Bagian terbesar cultural studies terpusat pada pertanyaan tentang representasi, yaitu bagaimana dunia dikonstruksi dan direpresentasikan secara sosial kepada dan oleh kita. Unsur utama Cultural Studies dapat dipahami sebagai studi kebudayaan sebagai praktik pemaknaan representasi.
Cultural Studies berusaha menghubungkan mereka dengan ekonomi politik, suatu disiplin yang membahas kekuasaan dan distribusi sumber daya ekonomi dan sosial. Kebudayaan dipandang memiliki makna, aturan dan praktik sendiri yang tidak dapat direduksi menjadi, atau hanya dijelaskan di dalam, kategori atau level lain bangunan sosial.
Kebudayaan dipandang memiliki makna, aturan dan praktiknya sendiri yang tidak dapat direkduksi menjadi, atau hanya dapat dijelaskan di dalam, kategori atau level lain bangunan sosial.

Cultural Studies

Cultural Studies

Cultural Studies (CS) dibangun oleh permainan bahasa (language games) cultural itu sendiri. Istilah-istilah teoritis yang dikembangka dan digunakan oleh orang-orang yang menyebut karya mereka sebagai cultural studies itulah yang disebut dengan cultural studies.
Cultural Studies selalu merupakan bidang penelitian multi dan post disipliner yang mengaburkan batas-batas antara dirinya dan subjek lain. Namun Cultural Studies (CS) tidak dapat didefinisikan secara sembarangan, kata Hall ada sesuatu yang diperbincangkan dalam cultural studies yang membedakan dirinya dari wilayah subjek lain.
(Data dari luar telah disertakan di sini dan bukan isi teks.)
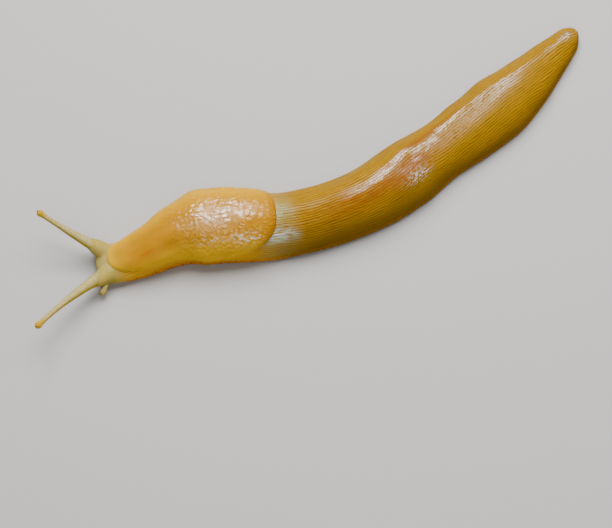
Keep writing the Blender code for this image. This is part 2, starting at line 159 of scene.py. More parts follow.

Bagi Hall yang diperbincangkan adalah hubungan Cultural Studies dengan persoalan kekuasaan dan politik, dengan kebutuhan akan perubahan dan dengan representasi atas dan ‘bagi’ kelompok-kelompok social yang terpinggirkan, khususnya kelas, gender dan ras. Dengan demikian, cultural studies adalah satu teori yang dibangun oleh pemikir yang memandang produksi pengetahuan teoritis sebagai praktik politik. Disini, pengetahuan tidak pernah menjadi fenomena netral atau objektif melainkan posisionalitas, soal dari mana orang berbicara, kepada siapa dan untuk tujuan apa.
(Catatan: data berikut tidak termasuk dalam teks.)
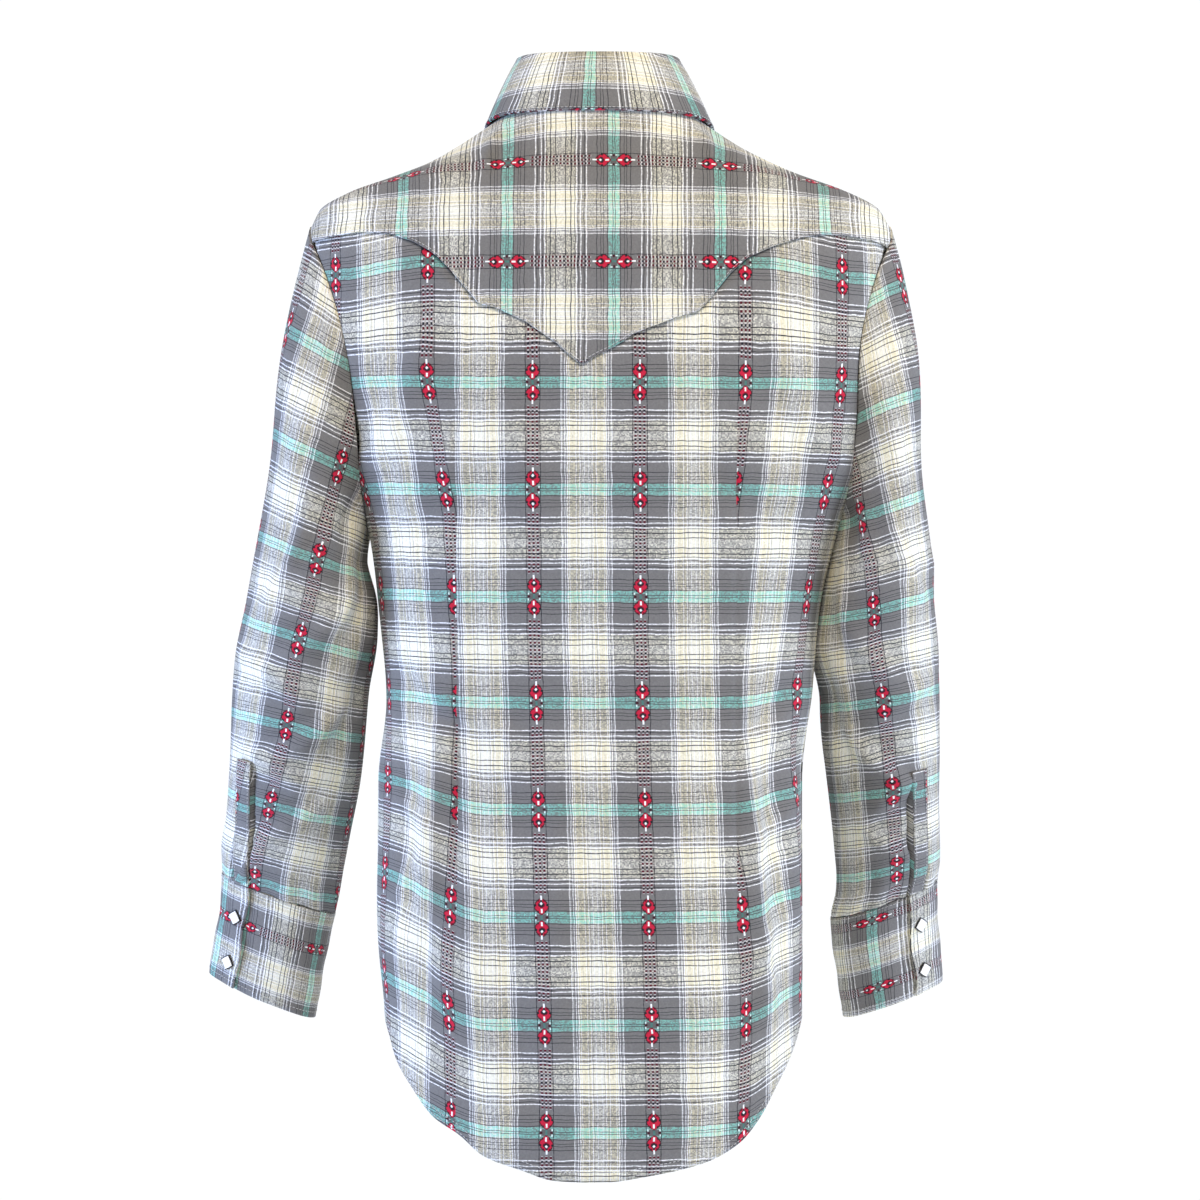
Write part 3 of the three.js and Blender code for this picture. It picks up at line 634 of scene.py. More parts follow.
    def dash(middle, wide, tall, off=0.0):
        a = n.maths("LESS_THAN", n.maths("ABSOLUTE", n.maths("SUBTRACT", smooth_x, off)), wide / 2)
        b = n.maths("LESS_THAN", n.maths("ABSOLUTE", n.maths("SUBTRACT", smooth_y, middle)), tall / 2)
        return n.maths("MULTIPLY", a, b)

    def every(position, step, part, phase=0.0):
        """1 on a dash round each whole step, part of a step long."""
        wave = n.maths("PINGPONG", n.maths("ADD", n.maths("DIVIDE", position, step), phase), 0.5)
        return n.maths("LESS_THAN", wave, part / 2)

    # Three dotted lines run up the column between the figures, maroon and ink by turns.
    column = n.maths("LESS_THAN", smooth_x, 5.0)
    column = n.maths("MULTIPLY", column, n.maths("GREATER_THAN", smooth_y, 16.9))
    row = n.maths("MULTIPLY", column, every(smooth_x, 3.1, 0.5))
    dots = n.maths("MULTIPLY", row, every(smooth_y, 2.6, 0.6))
    specks = n.maths("MULTIPLY", row, every(smooth_y, 2.6, 0.34, 0.5))
    by_turns = n.blend(every(smooth_y, 5.2, 0.5), (*yarn("maroon"), 1), (*ink, 1))
    cloth = n.blend(n.maths("MULTIPLY", column, 0.24), ground, (*yarn("maroon"), 1))
    cloth = n.blend(dots, cloth, by_turns)
    cloth = n.blend(n.maths("MULTIPLY", specks, 0.45), cloth, (*white, 1))
    inner_half = n.maths("LESS_THAN", smooth_y, 10.2)
    figure = [
        (dash(0.0, 9.2, 4.6), between(grey, ink, 0.4)),
        (lozenge(8.0, 5.3, 6.1, 1.6), between(yarn("maroon"), ink, 0.3)),
        (lozenge(8.0, 4.6, 5.3, 1.6), yarn("red")),
        (dash(9.0, 1.6, 1.6, 4.3), ink),
        (dash(12.3, 1.0, 1.6, 2.0), yarn("maroon")),
        (dash(4.4, 1.0, 1.3, 2.5), ink),
        (dash(0.0, 2.0, 1.6, 3.9), between(ink, yarn("maroon"), 0.5)),
        (n.maths("MULTIPLY", inner_half, lozenge(9.6, 2.5, 2.3, 2.0)), yarn("maroon")),
        (lozenge(9.8, 1.9, 2.0, 2.0), ink),
        (lozenge(10.0, 0.8, 1.2, 2.0), white),
        (dash(12.2, 1.4, 1.4), ink),
        (dash(4.8, 1.3, 3.0), white),
        (dash(14.3, 1.3, 3.0), white),
        (dash(2.0, 0.9, 1.5, 4.2), between(white, turquoise, 0.3)),
        (dash(0.6, 1.6, 2.2), between(turquoise, ink, 0.7)),
    ]
    for mask, shade in figure:
        cloth = n.blend(mask, cloth, (*shade, 1))

    fuzz = n.add("ShaderNodeTexNoise", {"Vector": place, "Scale": 0.52 / MM, "Detail": 3.0}).outputs[0]
    value = n.maths("MULTIPLY_ADD", fuzz, 0.34, 0.75)
    value = n.maths("MULTIPLY_ADD", chance, 0.14, value)
    cloth = n.add("ShaderNodeHueSaturation", {"Value": value, "Color": cloth}).outputs[0]
    height = n.maths("ADD", n.maths("MULTIPLY", chance, 0.5), slub)
    bump = n.add("ShaderNodeBump", {"Strength": 0.5, "Distance": 0.3 * MM, "Height": height})
    shader = n.add("ShaderNodeBsdfPrincipled", {
        "Base Color": cloth, "Roughness": 0.92, "Specular IOR Level": 0.2, "Sheen Weight": 0.12,
        "Sheen Roughness": 0.5, "Normal": bump.outputs[0]})
    n.add("ShaderNodeOutputMaterial", {0: shader.outputs[0]})
    return n.material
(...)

Cultural Studies merupakan suatu bangunan diskursif, yaitu jejak-jejak (atau bangunan) pemikiran, citra dan praktis, yang menyediakan cara-cara untuk berbicara, bentuk-bentuk pengetahuan dan tindakan yang terkait dengannya tentang topic, aktivitas social tertentu atau arena institusional dalam masyarakat. Cultural studies dibangun oleh suatu cara yang tertata di sekeliling konsep-konsep kunci, ide dan pokok perhatian. Terlebih lagi, cultural studies memiliki suatu momen ketika dia menamai dirinya, meskipun penamaan itu hanya menandai penggalan atau kilasan dari suatu proyek intelektual yang terus berubah.
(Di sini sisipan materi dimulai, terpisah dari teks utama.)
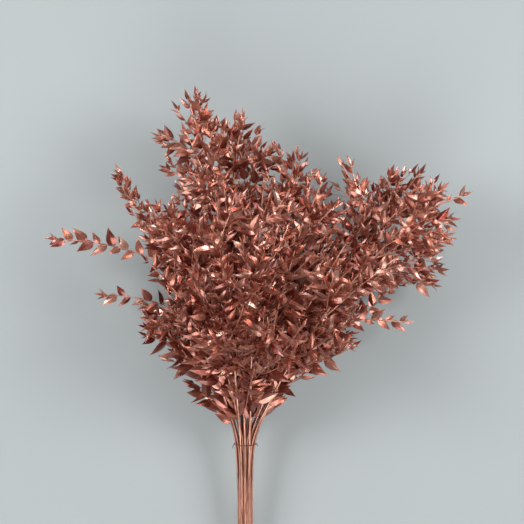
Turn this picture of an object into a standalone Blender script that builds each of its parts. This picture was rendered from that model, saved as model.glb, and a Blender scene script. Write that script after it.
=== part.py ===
"""A tied bunch of dried, copper-painted ruscus, lying on a surface: nineteen leafy stems and a wire.

Metres, +Z up. The stems run along +Y from their cut ends, and the surface is the plane z = 0.
Positions are worked out from the middle of the tie, and the bunch is moved at the end so that its
origin lies under the middle of its bounding box.
"""

import itertools
import math
import random
from collections import defaultdict
from dataclasses import dataclass, field

import bmesh
import bpy
import numpy as np
from mathutils import Matrix, Vector
from mathutils.bvhtree import BVHTree

MM = 0.001

# The bundle of bare stems: cut ends, waist (its tightest place) and tie. It nests like a honeycomb.
CUT_Y = -197 * MM
WAIST_Y = -88 * MM
TIE_Y = 0.0
ROWS = (3, 4, 5, 4, 3)
PITCH = 4.5 * MM
ROW_RISE = PITCH * math.sin(math.radians(60))
SPREAD_AT_CUT = 1.12
TIE_WIDER = 1.42
TIE_FLATTER = 0.95
BUNDLE_SLOPE = math.radians(7.5)
CUT_UNEVEN = 9 * MM
AIM_Y = 90 * MM

# The stems
CUT_RADIUS = 2.1 * MM
TIE_RADIUS = 1.9 * MM
TIP_RADIUS = 0.8 * MM
STEM_SIDES = 6
STEM_BENDS = 6

# The side shoots: the next one starts GOLDEN_TURN further round its stem
SHOOT_RADIUS = 1.1 * MM
SHOOT_TIP_RADIUS = 0.6 * MM
SHOOT_SIDES = 3
SHOOT_BENDS = 3
SHOOT_LONGEST = 120 * MM
SHOOT_SHORTEST = 50 * MM
SHOOT_ANGLES = (30, 52)
SHOOT_TRIES = 24
GOLDEN_TURN = math.radians(137.5)
HEAD_FLATNESS = 0.62
HEAD_TOP = 212 * MM

# The leaves: as wide as LEAF_WIDTH times their length, and longest near the tie
LEAF_LENGTH = 22 * MM
LOW_LEAF_EXTRA = 15 * MM
LOW_LEAF_Y = 50 * MM
LOW_LEAF_REACH = 75 * MM
TIP_LEAF_SHARE = 0.66
END_LEAF_LENGTH = 14 * MM
END_LEAF_ROOT = 2.5 * MM
LEAF_WIDTH = 0.46
LEAF_ARCH = 0.05
LEAF_RIDGE = 0.055
LEAF_RIDGE_LEAST = 1.1 * MM
RIDGE_PLACE = 0.75
LEAF_STEP = 9.8 * MM
FIRST_LEAF = 9 * MM
EVERY_NTH_LEAF = 3
LEAF_TRIES = 9
ROOT_DEPTH = 0.35
OVATE = [(0.30, 0.47 * LEAF_WIDTH), (0.64, 0.36 * LEAF_WIDTH)]
KITE = [(0.40, 0.48 * LEAF_WIDTH)]
KITE_BELOW = 24 * MM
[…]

Banyak praktisi Cultural studies menentang pembentukan batas-batas disipliner bidang ini. Dalam konteks itu, Bennet (1998) menawarkan ‘elemen definisi’ cultural studies :
1. cultural studies adalah suatu arena interdisipliner di
mana perspektif dari disiplin yang berlainan secara selektif
dapat diambil dalam rangka menguji hubungan antara
kebudayaan dan kekuasaan.
2. cultural studies terkait dengan semua praktik, institusi dan
system klasifikasi yang tertanam dalam nilai-nilai,
kepercayaan, kompetensi , rutinitas kehidupan dan bentuk-
bentuk kebiasaan perilaku suatu masyarakat (Bennet, 1998)
3. Bentuk-bentuk kekuasaan yang dieksplorasi oleh cultural
studies beragam termasuk gender, ras, kelas,kolonialisme,dll.
Cultural Studies berusaha mengeksplorasi hubungan antara
bentuk-bentuk kekuasaan ini dan berusaha mengembangkan
cara berfikir tentang kebudayaan dan kekuasaan yang dapat
dimanfaatkan oleh sejumlah agen dalam upayanya melakukan
perubahan.
4. Arena institusional utama bagi cultural studies adalah
perguruan tinggi dan dengan demikian cultural studies menjadi seperti disiplin akademis lain.